Claro… estamos en regla! Naturalmente, también estaría en regla el que no hubiera percibido la santidad de san Francisco de Asís contemporáneo, y el que hubiera acatado su canonización sin tenerle —y sin cobrarle— devoción ni estima. En regla estaremos, pero algo nos hemos perdido. ¿Culpablemente o no? No sé, no sé, habría que ver.

¿Podría haber culpa si no supimos ver esa santidad, y si fuimos causa de que otros tampoco la vieran? No sé, no sé. ¿Y si más que de un santo particular —con una estatua para encenderle velas— se tratara de todo un modelo de santidad, si me estuviera perdiendo todo un modo de santidad que toca a mi época -y que me debería tocar a mí? ¿Si me estuviera perdiendo la santidad a secas? ¿Si me estuviera perdiendo de ver cómo actúa Dios?
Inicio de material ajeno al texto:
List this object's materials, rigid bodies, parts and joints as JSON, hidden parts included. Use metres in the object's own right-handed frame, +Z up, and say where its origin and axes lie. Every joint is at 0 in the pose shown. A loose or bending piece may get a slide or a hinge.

Que Hitchens se pierda la santidad de la madre Teresa… yo lo lamento, pero hasta por ahí nomás; no es cosa mía. A mí lo que realmente me importa es que no nos la perdamos nosotros.

 

En Marsella, Simone Weil trabó conocimiento con el padre Perrin, un dominico con quien pudo dialogar (no era fácil, dado el carácter, la formación y las ideas raras de ella) y se tomaron aprecio. El intentó convencerla para que recibiera el bautismo, en vano. Cuando ella partió para EEUU, le escribió algunas cartas (están en «Espera de Dios»). Y le recordó entonces unas palabras de él que la habían impresionado mucho:

…usted me dijo una vez, al comienzo de nuestras relaciones, unas palabras que me llegaron al fondo:

«Esté muy atenta; porque, si por su culpa pasa de largo ante algo muy grande, sería una lástima».

1. El uso de esta palabrita pueden tomarlo como un obsequio a los doctores de la ley que lean esta entrada: así los que han voceado estos días su desprecio hacia el uso de ese calificativo —los anti-anti-filo-lefebrvistas, digamos— tendrán a mano buenos motivos para despreciar a esta entrada y a su autor. De nada. El gusto es mío.

2. Ejemplo pequeño cercano, acaso insignificante: el juicio terminantemente negativo que hizo Castellani (en sintonía con mons Franceschi acá) del tango. Se lo perdió.

3. Da risa, además, (y es otro botón de muestra) que sea el mismo blog que reivindica al papa Alejandro VI (Alejandro Borgia) – es que este es español, ¡joder!